CREFC's 1Q 2025 Sentiment Index Shows Steep Decline Amid Rising Tariff and Market Uncertainty
- Editor
- Apr 23
- 1 min read
Whats Happening:
The CRE Finance Council's Q1 2025 Sentiment Index plummeted 30.5% to 87.9 from 126.6 in Q4 2024, marking the second-largest drop on record. This decline, triggered by President Trump's "Liberation Day" tariff announcements, reflects growing concerns over economic uncertainty and market volatility in the $6.2 trillion commercial and multifamily real estate finance sector.
Key Moves:
Sentiment Index fell 30.5% to 87.9 from 126.6 in Q4 2024
80% expect worse economic conditions over the next 12 months, up from 12% last quarter
59% expect negative impacts from government actions, up from 2% last quarter
By The Numbers:
30.5% decline in Sentiment Index from Q4 2024 to Q1 2025
87.9 Sentiment Index value, below the baseline of 100
80% of respondents expect worse economic conditions, up from 12% last quarter
Key Quotes:
"The CRE finance industry finds itself at a genuine crossroads.
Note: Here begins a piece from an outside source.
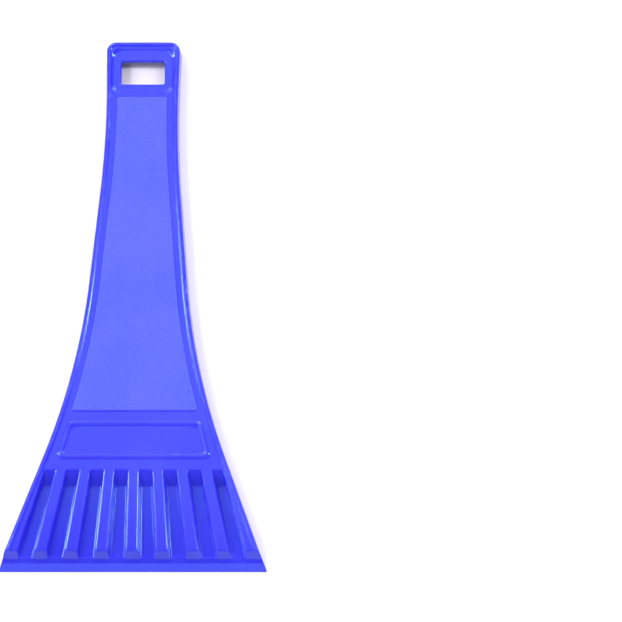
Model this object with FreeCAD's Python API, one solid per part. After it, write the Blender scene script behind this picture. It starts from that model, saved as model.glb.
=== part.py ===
import FreeCAD, Part
import math
import os

# Windshield ice scraper, injection moulded in one piece from coloured plastic.
# It lies on its open back: z = 0 is the plane of the back rim, +Z is the front face.
# The handle runs towards +Y, and x = 0 is its symmetry plane.
# Heights along y are counted from the scraping edge, and scraper() moves the finished body
# so that the origin is the middle of its length. All lengths are in millimetres.

Vector = FreeCAD.Vector
UP = Vector(0, 0, 1)

# Overall
LENGTH = 205.0
THICKNESS = 7.0
DRAFT_INSET = 0.25          # how far the outer wall leans in from the rim to the front face
OUTER_EDGE_RADIUS = 1.2     # rounding round the front face

# Outline: half widths and heights of its corners, and the radii that blend them
BLADE_HALF = 49.3
SHOULDER = (21.7, 74.2, 254.0)     # x, y, radius where the flared blade turns into the handle
NECK = (13.67, 164.7, 384.0)        # x, y, radius at the narrowest place of the handle
BUTT_HALF = 14.6
BUTT_CORNER_RADIUS = 4.0
INNER_CORNER_RADIUS = 2.0   # least radius of the same corners inside the walls
BEYOND_BLADE = -6.0         # the blocks that are cut to form the edge start here

# Working allowances, which leave no trace on the part
MARGIN = 1.0                # how far cutters and added pieces reach past their surfaces
CLOSE = 0.01                # tolerance for finding edges by their place

# Walls
FACE_Z = 6.6                # front face inside the border
FLOOR_Z = 4.8               # the back of the front wall, seen in the tray
RIM_WIDTH = 2.3
TRAY_LEAN = 0.3             # draft of the tray's walls over their height
TRAY_FILLET = 1.7

# Raised border of the front face, with a shallow step down inside it
BORDER_WIDTH = 1.7
BORDER_SLOPE = 0.4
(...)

The dramatic drop in our Sentiment Index clearly signals concern, but beneath the headline numbers we see pockets of cautious optimism," - Lisa Pendergast, President and CEO of CREFC
"What makes this quarter's survey particularly revealing is the stark contrast to last quarter's record high sentiment, demonstrating how quickly market psychology can shift with changing economic policies."
Bottom Line:
The sharp decline in CREFC's Q1 2025 Sentiment Index reflects significant concerns in the commercial real estate finance sector due to recent trade policies and economic uncertainty. While the overall outlook has deteriorated, there are still pockets of cautious optimism, particularly regarding how lower interest rates might impact transaction activity.